The point man for the Bush administration’s conservative social policy — and often morality-driven — such as abstinence-only sex education, has resigned. His name is Wade Horn and he has left a trail of failed abstinence only policy that we just don’t know will go away. Only time will tell whether his programs remain federal policy. As the former assistant secretary at the U.S. Department of Health and Human Services, his policy initiatives are widespread and entrenched.
Here is a portion of the article that explains the failed policy and how entrenched it is.
“At this point we’ve spent more than a billion dollars on this program that was never proven in the first place,” said Heather Boonstra, public policy analyst at the Guttmacher Institute, a research and policy organization specializing in reproductive health issues.
Under Horn’s leadership, abstinence education became “abstinence until marriage” or “ab-only” education, meaning that the curricula went beyond discouraging teen sex and instead targeted all sex outside marriage without explaining the preventive role of contraception. (”Abstinence-plus” education also discourages teen sexual activity but offers information on contraception and STD prevention.)
Last fall, a congressional report said abstinence-only education fed students false information about pregnancy and birth control, and in the last six months of Horn’s tenure, six states announced they would no longer accept federal abstinence funds.
Then a study released in April found no evidence that abstinence-only programs deter sexual activity.

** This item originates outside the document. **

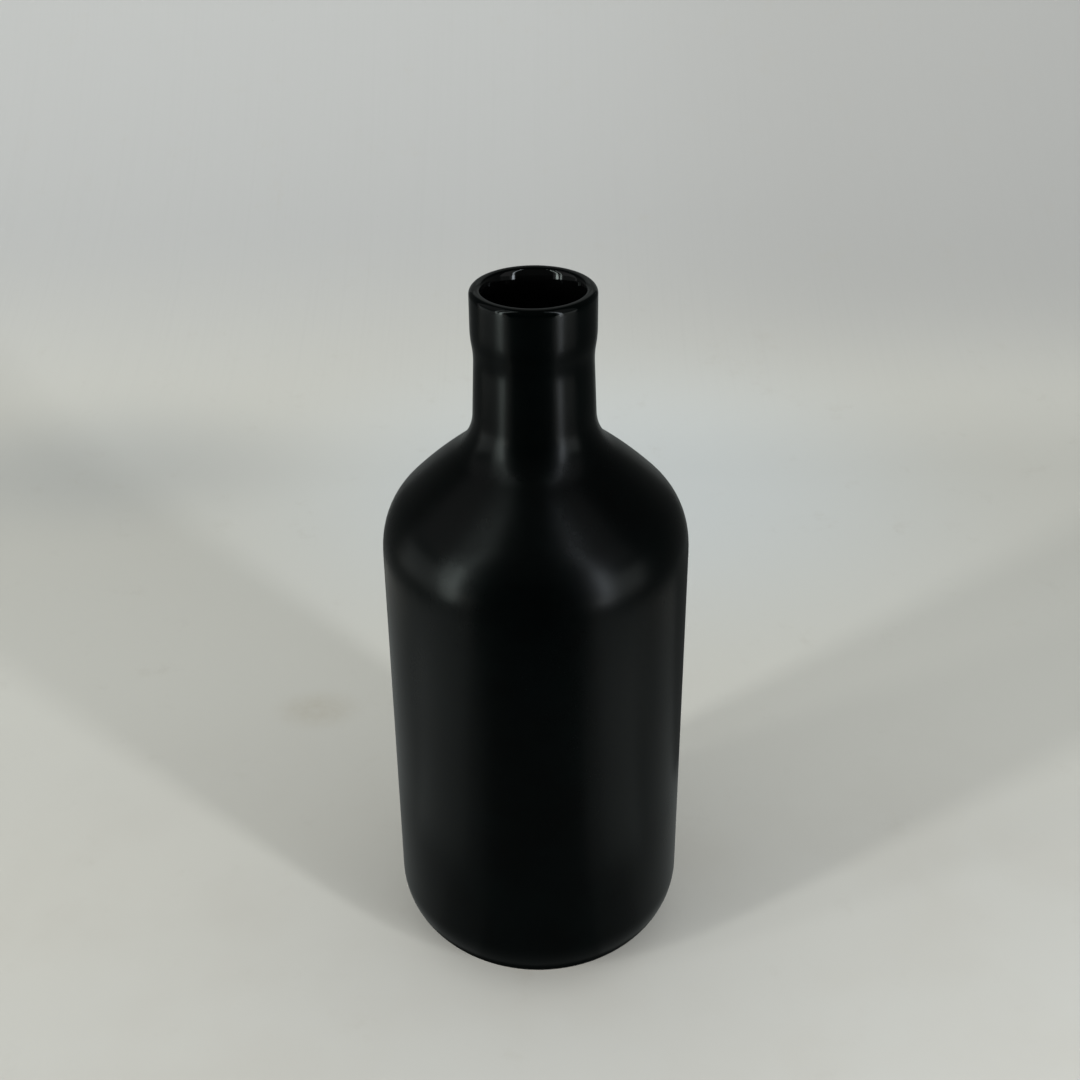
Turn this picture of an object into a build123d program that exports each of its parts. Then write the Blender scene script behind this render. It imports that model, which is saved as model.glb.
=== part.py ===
from build123d import *
import math
import os
from typing import NamedTuple

# Bottle vase: one hollow stoneware casting, with a matt glaze over the outside and the
# top of the lip, and a gloss glaze over the inside, from the lip down to the floor.
# Millimetres, +Z up, origin in the middle of the foot, on the surface it stands on.

# Body
overall_height = 270.0
body_diameter = 110.0
corner_radius = 26.0
wall_thickness = 4.2
floor_thickness = 5.0

# Shoulder: a tight bend off the wall, then a much flatter one that reaches the neck
shoulder_radius = 29.0
shoulder_turn_deg = 43.8
slope_radius = 167.0

# Neck: a hollow bend off the shoulder, a slightly tapered run, and a soft step out to the collar
neck_foot_radius = 19.5
neck_run = 19.2
neck_taper_deg = 2.3
collar_step = 0.9
collar_hollow_radius = 32.3
collar_swell_radius = 34.8
collar_run = 11.9

# Mouth: the bore flares a little up to the inside of a round lip
bore_diameter = 32.0
flare_radius = 16.0
flare_turn_deg = 22.0
lip_radius = 2.18

# Foot ring of bare clay round a shallow recess
foot_height = 1.6
foot_width = 4.0
foot_edge_radius = 0.6
recess_depth = 2.5
recess_corner_radius = 0.9

# Glaze: its coat, the bare clay left beside the foot ring, and the matt one's lap inwards
glaze_thickness = 0.35
dry_band = 1.5
matt_lap_deg = 48.0

# Directions in the half section, in degrees: radius grows outwards and height upwards
OUTWARD = 0
UPWARD = 90
INWARD = 180
DOWNWARD = 270
QUARTER_TURN = 90
HALF_TURN = 180


class Bend(NamedTuple):
    """A round stretch of the glazed surface, between two directions of its normal.

    It bulges out from the clay, or if it is hollow, it curves round the air in front of it.
    """

    r: float
    z: float
    radius: float
    start: float
    end: float
    hollow: bool = False
    after_run: bool = False


def bend_arc(bend, depth):
    """The bend's arc, at a depth under the glazed surface."""
    turn = bend.end - bend.start
    if bend.hollow:
        return CenterArc((bend.r, bend.z), bend.radius + depth, bend.start + HALF_TURN, turn)
    return CenterArc((bend.r, bend.z), bend.radius - depth, bend.start, turn)


def outline(bends, depth):
    """The bends' arcs in order, with the straight runs that some of them follow."""
    edges = []
    for bend in bends:
        arc = bend_arc(bend, depth)
        if bend.after_run:
            edges.append(Line(edges[-1] @ 1, arc @ 0))
        edges.append(arc)
    return edges


def turned(edges):
    """The solid that a closed half section makes when it turns round the vase's axis."""
    section = make_face(Wire(edges))
    return revolve(Plane.XZ * section, Axis.Z)


def cos(degrees):
    return math.cos(math.radians(degrees))


def sin(degrees):
    return math.sin(math.radians(degrees))


body_radius = body_diameter / 2
bore_radius = bore_diameter / 2

# Mouth: the flare's arc leaves the bore upright and runs into the smaller arc of the lip

flare_r = bore_radius + flare_radius
flare_start_deg = INWARD - flare_turn_deg
lip_r = flare_r - (flare_radius - lip_radius) * cos(flare_turn_deg)
lip_z = overall_height - lip_radius
flare_z = lip_z - (flare_radius - lip_radius) * sin(flare_turn_deg)
glaze_seam_deg = UPWARD + matt_lap_deg

# Collar: two bends that turn away and back by the same angle make its step outwards

swell_r = lip_r + lip_radius - collar_swell_radius
swell_z = lip_z - collar_run
step_reach = collar_swell_radius + collar_hollow_radius
hollow_overhang = collar_hollow_radius * cos(neck_taper_deg)
step_deg = math.degrees(math.acos((collar_swell_radius + hollow_overhang - collar_step) / step_reach))
hollow_r = swell_r + step_reach * cos(step_deg)
hollow_z = swell_z - step_reach * sin(step_deg)

# Neck: the tapered run ends where the hollow bend off the shoulder begins

neck_top_r = hollow_r - hollow_overhang
neck_top_z = hollow_z - collar_hollow_radius * sin(neck_taper_deg)
neck_foot_r = neck_top_r + neck_run * sin(neck_taper_deg) + neck_foot_radius * cos(neck_taper_deg)
neck_foot_z = neck_top_z - neck_run * cos(neck_taper_deg) + neck_foot_radius * sin(neck_taper_deg)

# Shoulder: the slope meets both the wall's bend and the neck's, which settles its height

shoulder_r = body_radius - shoulder_radius
slope_r = shoulder_r - (slope_radius - shoulder_radius) * cos(shoulder_turn_deg)
slope_reach = slope_radius + neck_foot_radius
slope_end_deg = math.degrees(math.acos((neck_foot_r - slope_r) / slope_reach))
slope_z = neck_foot_z - slope_reach * sin(slope_end_deg)
shoulder_z = slope_z + (slope_radius - shoulder_radius) * sin(shoulder_turn_deg)

# Base: the foot ring's outer face rises to the clay of the round corner

corner_r = body_radius - corner_radius
clay_corner_radius = corner_radius - glaze_thickness
foot_drop = corner_radius - foot_height
foot_outer = corner_r + math.sqrt(clay_corner_radius**2 - foot_drop**2)
foot_inner = foot_outer - foot_width
foot_top_deg = math.degrees(math.asin(foot_drop / clay_corner_radius))
glaze_line_deg = foot_top_deg - math.degrees(dry_band / clay_corner_radius)

# Inside: the wall keeps its thickness from the shoulder down, and the throat meets the bore

throat_radius = neck_foot_radius + wall_thickness
throat_r = bore_radius + throat_radius
throat_reach = slope_radius - wall_thickness + throat_radius
throat_end_deg = math.degrees(math.acos((throat_r - slope_r) / throat_reach))
throat_z = slope_z + throat_reach * sin(throat_end_deg)
inside_corner_radius = corner_radius - wall_thickness
floor_z = recess_depth + floor_thickness
clay_floor_z = floor_z - glaze_thickness


def outside_bends(first_deg):
    """The outside from a place on the base's corner up to the seam between the two glazes."""
    return [
        Bend(corner_r, corner_radius, corner_radius, first_deg, OUTWARD),
        Bend(shoulder_r, shoulder_z, shoulder_radius, OUTWARD, shoulder_turn_deg, after_run=True),
        Bend(slope_r, slope_z, slope_radius, shoulder_turn_deg, slope_end_deg),
        Bend(neck_foot_r, neck_foot_z, neck_foot_radius, slope_end_deg, neck_taper_deg, hollow=True),
        Bend(hollow_r, hollow_z, collar_hollow_radius, neck_taper_deg, -step_deg, True, after_run=True),
        Bend(swell_r, swell_z, collar_swell_radius, -step_deg, OUTWARD),
        Bend(lip_r, lip_z, lip_radius, OUTWARD, glaze_seam_deg, after_run=True),
    ]


def inside_bends():
    """The inside from the seam between the two glazes down to the edge of the floor."""
    slope_inside = slope_radius - wall_thickness
    shoulder_inside = shoulder_radius - wall_thickness
    corner_z = floor_z + inside_corner_radius
    throat_end = INWARD + throat_end_deg
    slope_end = INWARD + shoulder_turn_deg
    return [
        Bend(lip_r, lip_z, lip_radius, glaze_seam_deg, flare_start_deg),
        Bend(flare_r, flare_z, flare_radius, flare_start_deg, INWARD),
        Bend(throat_r, throat_z, throat_radius, INWARD, throat_end, after_run=True),
        Bend(slope_r, slope_z, slope_inside, throat_end, slope_end, hollow=True),
        Bend(shoulder_r, shoulder_z, shoulder_inside, slope_end, INWARD, hollow=True),
        Bend(corner_r, corner_z, inside_corner_radius, INWARD, UPWARD, hollow=True, after_run=True),
    ]


def matt_outer_glaze():
    """The coat from just above the foot ring, up the outside and over the lip."""
    bends = outside_bends(-glaze_line_deg)
    surface = outline(bends, 0)
    underneath = outline(bends, glaze_thickness)
    edges = [
        Line(surface[0] @ 0, underneath[0] @ 0),
        Line(surface[-1] @ 1, underneath[-1] @ 1),
    ]
    return turned(surface + underneath + edges)


def gloss_inner_glaze():
    """The lining from inside the lip, down the bore and the wall, and across the floor."""
    surface = outline(inside_bends(), 0)
    underneath = outline(inside_bends(), glaze_thickness)
    edges = [
        Line(surface[0] @ 0, underneath[0] @ 0),
        Line(surface[-1] @ 1, (0, floor_z)),
        Line((0, floor_z), (0, clay_floor_z)),
        Line((0, clay_floor_z), underneath[-1] @ 1),
    ]
    return turned(surface + underneath + edges)


def underside_edges(clay_start):
    """The clay under the base, from the middle of the recess out to the round corner."""
    recess_r = foot_inner - recess_corner_radius
    recess_corner_z = recess_depth - recess_corner_radius
    inner_edge_r = foot_inner + foot_edge_radius
    outer_edge_r = foot_outer - foot_edge_radius
    recess_corner = CenterArc((recess_r, recess_corner_z), recess_corner_radius, UPWARD, -QUARTER_TURN)
    inner_edge = CenterArc((inner_edge_r, foot_edge_radius), foot_edge_radius, INWARD, QUARTER_TURN)
    outer_edge = CenterArc((outer_edge_r, foot_edge_radius), foot_edge_radius, DOWNWARD, QUARTER_TURN)
    return [
        Line((0, recess_depth), recess_corner @ 0),
        recess_corner,
        Line(recess_corner @ 1, inner_edge @ 0),
        inner_edge,
        Line(inner_edge @ 1, outer_edge @ 0),
        outer_edge,
        Line(outer_edge @ 1, clay_start),
    ]


def stoneware_body():
    """The fired clay between the glazes, with its bare foot ring."""
    outside = outline(outside_bends(-foot_top_deg), glaze_thickness)
    inside = outline(inside_bends(), glaze_thickness)
    middle = [
        Line(inside[-1] @ 1, (0, clay_floor_z)),
        Line((0, clay_floor_z), (0, recess_depth)),
    ]
    return turned(outside + inside + middle + underside_edges(outside[0] @ 0))


def underside_glaze():
    """The disc of glaze on the recess's ceiling, which stops short of the foot ring."""
    disc_radius = foot_inner - recess_corner_radius - dry_band
    disc = Cylinder(disc_radius, glaze_thickness, align=(Align.CENTER, Align.CENTER, Align.MAX))
    return Pos(0, 0, recess_depth) * disc


pieces = {
    "stoneware_body": stoneware_body(),
    "matt_outer_glaze": matt_outer_glaze(),
    "gloss_inner_glaze": gloss_inner_glaze(),
    "underside_glaze": underside_glaze(),
}

os.makedirs("parts", exist_ok=True)
for name, piece in pieces.items():
    piece.label = name
    export_step(piece, f"parts/{name}.step")

print("bore wall from", round(throat_z, 3), "to", round(flare_z, 3), "collar", round(lip_r + lip_radius, 3))
print("foot ring", round(foot_inner, 3), round(foot_outer, 3), "shoulder", round(shoulder_z, 3))
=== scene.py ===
import math

import bpy
from mathutils import Matrix, Vector


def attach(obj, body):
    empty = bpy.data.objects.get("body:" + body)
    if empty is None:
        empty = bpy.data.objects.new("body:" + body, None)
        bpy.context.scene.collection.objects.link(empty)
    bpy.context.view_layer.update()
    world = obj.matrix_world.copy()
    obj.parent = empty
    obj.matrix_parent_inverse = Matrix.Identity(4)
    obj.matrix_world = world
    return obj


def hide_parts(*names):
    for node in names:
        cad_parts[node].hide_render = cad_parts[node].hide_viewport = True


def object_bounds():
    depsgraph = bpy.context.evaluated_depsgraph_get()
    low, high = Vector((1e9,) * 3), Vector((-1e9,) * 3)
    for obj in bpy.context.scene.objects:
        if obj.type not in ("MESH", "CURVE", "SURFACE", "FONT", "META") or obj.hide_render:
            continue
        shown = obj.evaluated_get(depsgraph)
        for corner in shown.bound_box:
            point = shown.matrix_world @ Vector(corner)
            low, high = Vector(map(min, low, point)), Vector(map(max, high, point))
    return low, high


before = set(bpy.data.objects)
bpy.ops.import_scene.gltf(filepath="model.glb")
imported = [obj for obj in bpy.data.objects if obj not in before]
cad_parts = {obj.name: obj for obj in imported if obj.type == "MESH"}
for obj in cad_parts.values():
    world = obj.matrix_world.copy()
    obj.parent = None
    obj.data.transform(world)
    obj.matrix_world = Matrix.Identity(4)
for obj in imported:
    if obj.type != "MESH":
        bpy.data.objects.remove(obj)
cad_low, cad_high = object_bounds()

# The casting: a hollow bottle of stoneware clay, poured in a plaster mould and fired. It is
# glazed nearly all over, and shows only as the foot ring that it stands on, with the narrow
# band beside it that was sponged clean so that the vase wouldn't stick to the kiln.

MM = 0.001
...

Perhaps as a result of these events — and most certainly due in part to a Democrat-controlled House — funding for abstinence-only education will run out this summer without assurance of renewal.
“There seems to be increasing concern about spending money on abstinence-only education programs. We don’t have evidence that they are successful,” said Bill Albert, deputy director of the National Campaign to Prevent Teen Pregnancy. “Over the past four to six months, when a number of states decided not to take the abstinence-only money … it felt like a sea change.”
Albert added that surveys show Americans support teen abstinence but want teens to get information on contraception as well, which is not an option under the current ACF approach.
“The American public sees abstinence and contraception as complementary strategies. They do not see them as conflicting strategies,” Albert said.
Nonetheless, abstinence-only education is not expected to die quietly, particularly when several years of federal largesse have nurtured and empowered a coterie of professional chastity activists.
“The legacy of Wade Horn has to do with building up an entire movement in abstinence-only education. There are associations, clearing houses and a medical institute” devoted to the cause, Guttmacher’s Boonstra said. “It’s not the end. They are fighting hard. It remains to be seen whether policymakers are going to listen to the evidence.”